Okay, so you’ve shelled out a few bucks through Facebook Ads and promoted tweets. And to your liking, your business’ social handles have gained more fans and followers. But now what?
I get it. You want maximum fan reach. You want everyone using Facebook, Twitter, Pinterest, Tumblr, etc., to see your company’s brand and social presence. You’re with it. You understand that it’s 2013 and if you’re not using social media to accompany your brand’s identity, you pretty much don’t exist. At least according to the WWW.
Although your valiant efforts seem reasonable, they’re not practical. There are, unfortunately, some flaws in your implementation. What could they be?
- Unrealistic Expectations
Just to name a few…
You think that by investing some green here and there you have successfully accomplished social media engagement. That’s where you’re wrong. Engagement is a form of communication, which requires a sender, a receiver, and, of course, the message. It’s interactive; but what happens when you forget about the receiving end? Essentially that’s what you’re doing when you solely rely on ads to promote your brand. You’re missing out on the conversation.
It’s time to put the wallet away and take advantage of something you use daily—your voice.
Fact. Ads are an amazing resource to get your name out there amongst a potentially attentive audience that might not be aware of their interest until you introduce yourself. It’s a great foot in the door, but once you’re in, you need to sell YOU a bit more. Otherwise you’re just using money to buy people’s “awareness” and “support.” Think about it. Is that the type of audience you want? Where’s the longevity?
People that actively partake in social media want to feel like they matter. They want their posts heard, questions answered, photos shared, comments liked, and tweets re-tweeted and favorite-ed. So if you’re not going to do this for them, who will? Probably the next active social account. And trust me, they will move on. They may have given you a “like,” but you quickly lost their respect, which translates to potential purchases and repeat consumers.
Working in this industry, one reoccurring fault I often see in people’s “social media strategies” is that they can’t look past the numbers. 5K likes aren’t enough. 10K followers aren’t enough. They seem to think that the higher, and quicker, the numbers accrue, directly reflects their efforts. Dollars do not equal efforts. Period.

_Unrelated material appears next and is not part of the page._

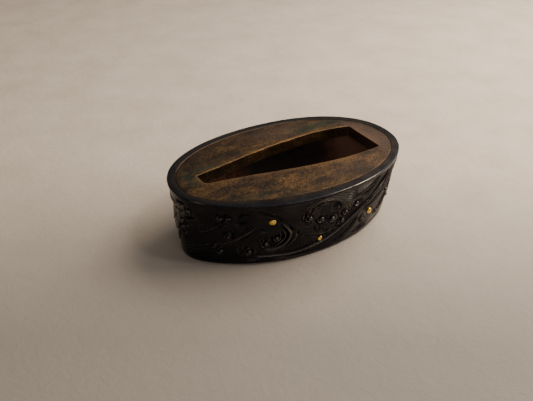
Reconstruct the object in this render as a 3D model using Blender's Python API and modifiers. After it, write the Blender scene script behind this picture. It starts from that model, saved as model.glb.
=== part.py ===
"""Fuchi, the oval collar at the guard end of a Japanese sword hilt.

A dark alloy band, bent to an oval and tapered towards its open end, holds a flush copper ceiling
plate on a ledge. The plate has the wedge-shaped hole for the sword's tang. A fillet of silver solder
under the plate fixes it to the band, and gold drops, the spray of the carved waves, are plugs set in
drilled seats around the band.

Frame: the origin is the middle of the open end, which rests on z = 0. +Z points to the guard, +X to
the spine end of the tang hole, and -Y is the front. Lengths are in metres, at rest and at real size.
"""

from math import copysign, cos, pi, radians, sin

import bmesh
import bpy
from mathutils import Vector

MM = 0.001

# The band: semi-axes and roundness of its outer oval at the guard end and at the open end.
# A roundness of 2 is an ellipse, and a larger one is fuller in the shoulders.
HEIGHT = 11.2 * MM
GUARD_HALF_LENGTH = 19.0 * MM
GUARD_HALF_WIDTH = 11.9 * MM
GUARD_ROUNDNESS = 2.13
OPEN_HALF_LENGTH = 17.8 * MM
OPEN_HALF_WIDTH = 9.9 * MM
OPEN_ROUNDNESS = 2.0
# The front shoulder of the edge end is less full than the other three. Depth and span of each flat.
OUTER_FLAT = (1.1 * MM, radians(90))
INNER_FLAT = (1.5 * MM, radians(120))
WALL = 1.5 * MM  # below the ledge
RIM = 1.25 * MM  # what shows of the wall around the plate
GUARD_EDGE_CHAMFER = 0.15 * MM
OPEN_EDGE_RADIUS = 0.35 * MM
INNER_EDGE_CHAMFER = 0.12 * MM

# The ceiling plate and the film of solder that it floats on.
PLATE_THICKNESS = 1.8 * MM
FILM = 0.05 * MM
FILLET_LEG = 0.6 * MM

# The tang hole: its narrow edge end is at -X, its widest place is at the tang's ridge line, and its
# spine end is at +X. The hole was filed by hand and runs a little askew, which the centres give.
HOLE_EDGE_X = -14.2 * MM
HOLE_EDGE_WIDTH = 2.65 * MM
HOLE_EDGE_CENTRE_Y = 0.93 * MM
HOLE_RIDGE_X = 8.2 * MM
HOLE_RIDGE_WIDTH = 9.1 * MM
HOLE_RIDGE_CENTRE_Y = 0.3 * MM
HOLE_SPINE_X = 14.4 * MM
HOLE_SPINE_WIDTH = 7.9 * MM
HOLE_SPINE_CENTRE_Y = -0.1 * MM
HOLE_EDGE_CORNER = 0.45 * MM

# The gold drops: (degrees round the oval from the edge end towards the front, height, diameter).
DROPS = {
    "gold_drop_front_1": (-5.0, 7.8 * MM, 0.5 * MM),
    "gold_drop_front_2": (62.9, 8.0 * MM, 1.05 * MM),
    "gold_drop_front_3": (87.1, 2.95 * MM, 0.8 * MM),
    "gold_drop_front_4": (100.6, 7.4 * MM, 0.4 * MM),
    "gold_drop_front_5": (120.1, 3.6 * MM, 1.0 * MM),
    "gold_drop_back_1": (-147.0, 7.6 * MM, 1.1 * MM),
    "gold_drop_back_2": (-112.0, 3.2 * MM, 0.9 * MM),
    "gold_drop_back_3": (-84.0, 8.3 * MM, 1.2 * MM),
    "gold_drop_back_4": (-48.0, 4.0 * MM, 0.8 * MM),
}
DROP_DOME = 0.6  # the dome's height as a share of the drop's radius
DROP_PLUG_DEPTH = 0.6 * MM
SEAT_GAP = 0.05 * MM

OVAL_STEPS = 128
DROP_STEPS = 16
DOME_STEPS = 4
CORNER_STEPS = 3
HOLE_STEPS = 12

COLOURS = {  # base colour, metallic, roughness
    "shakudo": ((0.012, 0.011, 0.012), 1.0, 0.42),
    "copper": ((0.17, 0.082, 0.035), 1.0, 0.55),
    "silver_solder": ((0.38, 0.36, 0.32), 1.0, 0.45),
    "gold": ((0.83, 0.53, 0.13), 1.0, 0.3),
}


def clear_scene():
    for obj in list(bpy.data.objects):
        bpy.data.objects.remove(obj)


def new_collection(name, hidden=False):
    collection = bpy.data.collections.new(name)
    collection.hide_render = hidden
    bpy.context.scene.collection.children.link(collection)
    return collection


def new_material(name):
    colour, metallic, roughness = COLOURS[name]
    material = bpy.data.materials.new(name)
    material.use_nodes = True
    shader = material.node_tree.nodes["Principled BSDF"]
    shader.inputs["Base Color"].default_value = (*colour, 1)
    shader.inputs["Metallic"].default_value = metallic
    shader.inputs["Roughness"].default_value = roughness
    return material


def add_object(name, data, collection, material=None, parent=None):
    obj = bpy.data.objects.new(name, data)
    collection.objects.link(obj)
    if material:
        data.materials.append(material)
    obj.parent = parent
    return obj


def power(value, roundness):
    """Cosine or sine raised to the superellipse's power, with its sign kept."""
    return copysign(abs(value) ** (2 / roundness), value)


def oval_point(angle, half_length, half_width, roundness, flat, z):
    """A point of a superellipse, at an angle that starts at the edge end and turns to the front."""
    depth, span = flat
    back = 0.0
    if 0 < angle < span:
        back = depth * sin(pi * angle / span) * cos(pi * angle / (2 * span))
    return Vector(
        (
            -half_length * power(cos(angle), roundness),
            -half_width * power(sin(angle), roundness) + back,
            z,
        )
    )


def wall_oval(z, inset=0.0, flat=OUTER_FLAT):
    """The band's outer oval at a height, inset into the wall, as oval_point's arguments."""
    share = z / HEIGHT
    return (
        OPEN_HALF_LENGTH + (GUARD_HALF_LENGTH - OPEN_HALF_LENGTH) * share - inset,
        OPEN_HALF_WIDTH + (GUARD_HALF_WIDTH - OPEN_HALF_WIDTH) * share - inset,
        OPEN_ROUNDNESS + (GUARD_ROUNDNESS - OPEN_ROUNDNESS) * share,
        flat,
        z,
    )


def seat_oval(z, gap=0.0):
    """The upright oval that the plate drops into, as oval_point's arguments."""
    half_length, half_width, roundness, flat, _ = wall_oval(HEIGHT, RIM + gap, INNER_FLAT)
    return half_length, half_width, roundness, flat, z


def ring_of(ovals):
    """A closed ring whose section is the loop of ovals, which run up the outside, down the inside."""
    verts = [
        oval_point(2 * pi * step / OVAL_STEPS, *oval)
        for oval in ovals
        for step in range(OVAL_STEPS)
    ]
    faces = []
    for level in range(len(ovals)):
        here = level * OVAL_STEPS
        above = (level + 1) % len(ovals) * OVAL_STEPS
        for step in range(OVAL_STEPS):
            after = (step + 1) % OVAL_STEPS
            faces.append((here + step, here + after, above + after, above + step))
    data = bpy.data.meshes.new("ring")
    data.from_pydata(verts, [], faces)
    data.shade_smooth()
    data.set_sharp_from_angle(angle=radians(30))
    return data


def band_ring():
    """The band's section, from the open end up the outside and down the inside."""
    rounded = []
    for step in range(CORNER_STEPS + 1):
        turn = pi / 2 * step / CORNER_STEPS
        rounded.append(
            wall_oval(
                OPEN_EDGE_RADIUS * (1 - cos(turn)), OPEN_EDGE_RADIUS * (1 - sin(turn))
            )
        )
    ledge = HEIGHT - PLATE_THICKNESS - FILM
    return ring_of(
        [
            *rounded,
            wall_oval(HEIGHT - GUARD_EDGE_CHAMFER),
            wall_oval(HEIGHT, GUARD_EDGE_CHAMFER),
            seat_oval(HEIGHT),
            seat_oval(ledge),
            wall_oval(ledge, WALL, INNER_FLAT),
            wall_oval(INNER_EDGE_CHAMFER, WALL, INNER_FLAT),
            wall_oval(0, WALL - INNER_EDGE_CHAMFER, INNER_FLAT),
        ]
    )


def fillet_ring():
    """Solder in the corner between the plate's underside and the band's inner wall."""
    top = HEIGHT - PLATE_THICKNESS - 2 * FILM
    return ring_of(
        [
            wall_oval(top, WALL + FILM, INNER_FLAT),
            wall_oval(top, WALL + FILM + FILLET_LEG, INNER_FLAT),
            wall_oval(top - FILLET_LEG, WALL + FILM, INNER_FLAT),
        ]
    )


def hole_spline(curve):
    """The tang hole's outline: bowed flanks, a flat spine end and small corners at the edge end."""
    flanks = []
    for side in (1, -1):
        edge_y = HOLE_EDGE_CENTRE_Y + side * HOLE_EDGE_WIDTH / 2
        ridge_y = HOLE_RIDGE_CENTRE_Y + side * HOLE_RIDGE_WIDTH / 2
        spine_y = HOLE_SPINE_CENTRE_Y + side * HOLE_SPINE_WIDTH / 2
        slope = (ridge_y - edge_y) / (HOLE_RIDGE_X - HOLE_EDGE_X)
        ridge_reach = (HOLE_RIDGE_X - HOLE_EDGE_X) / 3
        spine_reach = (HOLE_SPINE_X - HOLE_RIDGE_X) / 3
        corner_end = Vector((HOLE_EDGE_X + HOLE_EDGE_CORNER, edge_y, 0))
        corner_side = Vector((HOLE_EDGE_X, edge_y - side * HOLE_EDGE_CORNER, 0))
        ridge = Vector((HOLE_RIDGE_X, ridge_y, 0))
        spine = Vector((HOLE_SPINE_X, spine_y, 0))
        along_edge = Vector((1, 1.3 * slope, 0)) * ridge_reach
        flanks.append(
            [
                (corner_side, None, Vector((0, side, 0)) * HOLE_EDGE_CORNER / 2),
                (corner_end, Vector((-1, 0, 0)) * HOLE_EDGE_CORNER / 2, along_edge),
                (ridge, Vector((-ridge_reach, 0, 0)), Vector((spine_reach, 0, 0))),
                (spine, (ridge - spine) / 3, None),
            ]
        )
    far, near = flanks
    points = far + [(at, after, before) for at, before, after in reversed(near)]
    spline = curve.splines.new("BEZIER")
    spline.bezier_points.add(len(points) - 1)
    spline.use_cyclic_u = True
    spline.resolution_u = HOLE_STEPS
    for i, (at, before, after) in enumerate(points):
        point = spline.bezier_points[i]
        point.co = at
        point.handle_left_type = point.handle_right_type = "FREE"
        point.handle_left = at + (before or (points[i - 1][0] - at) / 3)
        point.handle_right = at + (after or (points[(i + 1) % len(points)][0] - at) / 3)


def plate_curve():
    """The plate: its oval with the tang hole inside it, filled and extruded to its thickness."""
    curve = bpy.data.curves.new("plate", "CURVE")
    curve.dimensions = "2D"
    curve.fill_mode = "BOTH"
    curve.extrude = PLATE_THICKNESS / 2
    outline = curve.splines.new("POLY")
    outline.points.add(OVAL_STEPS - 1)
    outline.use_cyclic_u = True
    for step, point in enumerate(outline.points):
        at = oval_point(2 * pi * step / OVAL_STEPS, *seat_oval(0, FILM))
        point.co = (at.x, at.y, 0, 1)
    hole_spline(curve)
    return curve


def wall_place(degrees, z):
    """The point of the outer wall at that angle and height, and the wall's outward direction there."""
    angle = radians(degrees)
    step = radians(0.5)
    at = oval_point(angle, *wall_oval(z))
    along = oval_point(angle + step, *wall_oval(z)) - at
    up = oval_point(angle, *wall_oval(z + MM)) - at
    return at, along.cross(up).normalized()


def drop_profile(radius):
    """The drop's half section from the top of its dome down its outer side to the plug's foot."""
    crown = [
        Vector(
            (
                radius * sin(pi / 2 * step / DOME_STEPS),
                0,
                radius * DROP_DOME * cos(pi / 2 * step / DOME_STEPS),
            )
        )
        for step in range(DOME_STEPS + 1)
    ]
    return [*crown, Vector((radius, 0, -DROP_PLUG_DEPTH)), Vector((0, 0, -DROP_PLUG_DEPTH))]


def turn(obj):
    """Spins the object's profile round its Z axis into a closed solid."""
    screw = obj.modifiers.new("Turn", "SCREW")
    screw.steps = screw.render_steps = DROP_STEPS
    screw.use_merge_vertices = True
    screw.merge_threshold = 0.001 * MM
    screw.use_smooth_shade = True


def add_drop(name, degrees, z, diameter, parts, cutters, material, parent):
    """A gold plug with a domed head, and the cutter of its seat. Returns the cutter."""
    at, outward = wall_place(degrees, z)
    rotation = outward.to_track_quat("Z", "Y").to_euler()
    profile = drop_profile(diameter / 2)
    data = bpy.data.meshes.new(name)
    data.from_pydata(profile, [(i, i + 1) for i in range(len(profile) - 1)], [])
    drop = add_object(name, data, parts, material, parent)
    drop.location = at
    drop.rotation_euler = rotation
    turn(drop)

    seat = bmesh.new()
    depth = 2 * (DROP_PLUG_DEPTH + SEAT_GAP)
    bmesh.ops.create_cone(
        seat,
        cap_ends=True,
        segments=DROP_STEPS,
        radius1=diameter / 2 + SEAT_GAP,
        radius2=diameter / 2 + SEAT_GAP,
        depth=depth,
    )
    data = bpy.data.meshes.new(name + "_seat")
    seat.to_mesh(data)
    seat.free()
    cutter = add_object(name + "_seat", data, cutters, parent=parent)
    cutter.location = at
    cutter.rotation_euler = rotation
    cutter.display_type = "WIRE"
    cutter.hide_render = True
    return cutter


def build():
    clear_scene()
    parts = new_collection("fuchi")
    cutters = new_collection("fuchi_cutters", hidden=True)
    root = add_object("fuchi_origin", None, parts)
    shakudo = new_material("shakudo")
    gold = new_material("gold")

    band = add_object("collar_band", band_ring(), parts, shakudo, root)
    add_object(
        "solder_fillet", fillet_ring(), parts, new_material("silver_solder"), root
    )
    plate = add_object(
        "ceiling_plate", plate_curve(), parts, new_material("copper"), root
    )
    plate.location.z = HEIGHT - PLATE_THICKNESS / 2

    for name, (degrees, z, diameter) in DROPS.items():
        cutter = add_drop(
            name, degrees, z, diameter, parts, cutters, gold, root
        )
        seat = band.modifiers.new(cutter.name, "BOOLEAN")
        seat.operation = "DIFFERENCE"
        seat.object = cutter


build()
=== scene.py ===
from functools import partial
from math import cos, pi, radians, sin

import bpy
import numpy as np
from mathutils import Matrix, Vector


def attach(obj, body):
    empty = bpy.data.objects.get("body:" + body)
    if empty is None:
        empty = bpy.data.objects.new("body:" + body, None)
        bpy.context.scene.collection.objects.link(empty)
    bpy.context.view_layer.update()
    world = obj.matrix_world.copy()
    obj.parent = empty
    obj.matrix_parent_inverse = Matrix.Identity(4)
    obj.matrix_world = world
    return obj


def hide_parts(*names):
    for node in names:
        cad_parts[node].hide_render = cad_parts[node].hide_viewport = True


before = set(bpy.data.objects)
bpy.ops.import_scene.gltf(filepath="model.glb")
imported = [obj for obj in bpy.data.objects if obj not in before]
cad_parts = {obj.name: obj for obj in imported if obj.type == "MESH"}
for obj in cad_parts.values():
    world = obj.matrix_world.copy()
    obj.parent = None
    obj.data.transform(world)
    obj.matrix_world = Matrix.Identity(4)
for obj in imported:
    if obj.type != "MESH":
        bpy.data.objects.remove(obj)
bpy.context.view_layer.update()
mm = 0.001
print("frame loaded")


# Colours are sRGB hex values, turned to linear here.
def hexColour(text):
    parts = [int(text[i : i + 2], 16) / 255 for i in (1, 3, 5)]
    return tuple(c / 12.92 if c <= 0.04045 else ((c + 0.055) / 1.055) ** 2.4 for c in parts) + (1,)


def grey(value):
    return (value, value, value, 1)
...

So what’s wrong with waiting a bit and gaining people of value? What’s wrong with taking the road less traveled? What’s wrong with interacting with fans and engaging them with content to reemphasize your brand’s mission AND integrate promotions, events, and happenings?
I’ll tell you what’s wrong: nothing. Absolutely nothing. Organic growth is just as beneficial, if not more rewarding, than target advertising.
So what if you only have 500 fans without launching an ads campaign? Each of those 500 fans somehow learned about your company, without it popping up in their news feed, and gave you their trusted “like” because they genuinely like you. They really do. These are the guys that might actually come into your store (more than once) and make purchases. Share your products with friends. Encourage others to follow your social handles. Value your content. And trust YOU, the person behind the brand. And all of these actions come from a place of candid likeness. Not because it was an easy click tucked into their feed.
I moonlight in dining services, so what I like to compare this process to is Groupon. From the server standpoint, the main complaint you tend to have with Grouponers (affectionately named), is that they aren’t your quality guests. Meaning, they are only coming into your restaurant for two reasons: curiosity and to save money. Unfortunately, rarely would said person choose to experience something new without a coupon and now that they’re here, they’re going to order the cheapest thing on the menu for fear of surpassing their coveted “savings,” complain when things don’t match their unexpected expectations, then stiff you when the bill comes. Yes, one coupon-toting guest is better than none, but still, you get the point. There always is that pearl diner, though, that will surprise you. Yes, the Groupon brought them in, but with the help of your services they’re delighted, content, and will be back for more. However, you’ve got to shuck a lot of oysters to get to that pearl.
With organic social growth, every single one of those fans is a pearl.
Remember way back when in the early 2000’s when social media began to integrate into people’s daily lives? It was created for friend-to-friend engagement. It’s important to keep that in mind; social media is for friends. And friends don’t pitch friends. Existing across social platforms with one goal in mind, “sell, sell, sell,” isn’t going to attract quality consumers, nor assist in building your brand’s rep. You’re actually just demonstrating social faux pas and end up looking clueless, careless, and your “friends” will soon discredit your conduct.
So ask yourself, do you want the aimless Grouponer, or do you want the targeted, yet grateful and loyal, pearl?
Take the time to engage. Take pride in your efforts. Have fun with social. It might not pay off today. Maybe not even tomorrow. But over time you will recognize a highly devoted audience. And THOSE are your true fans.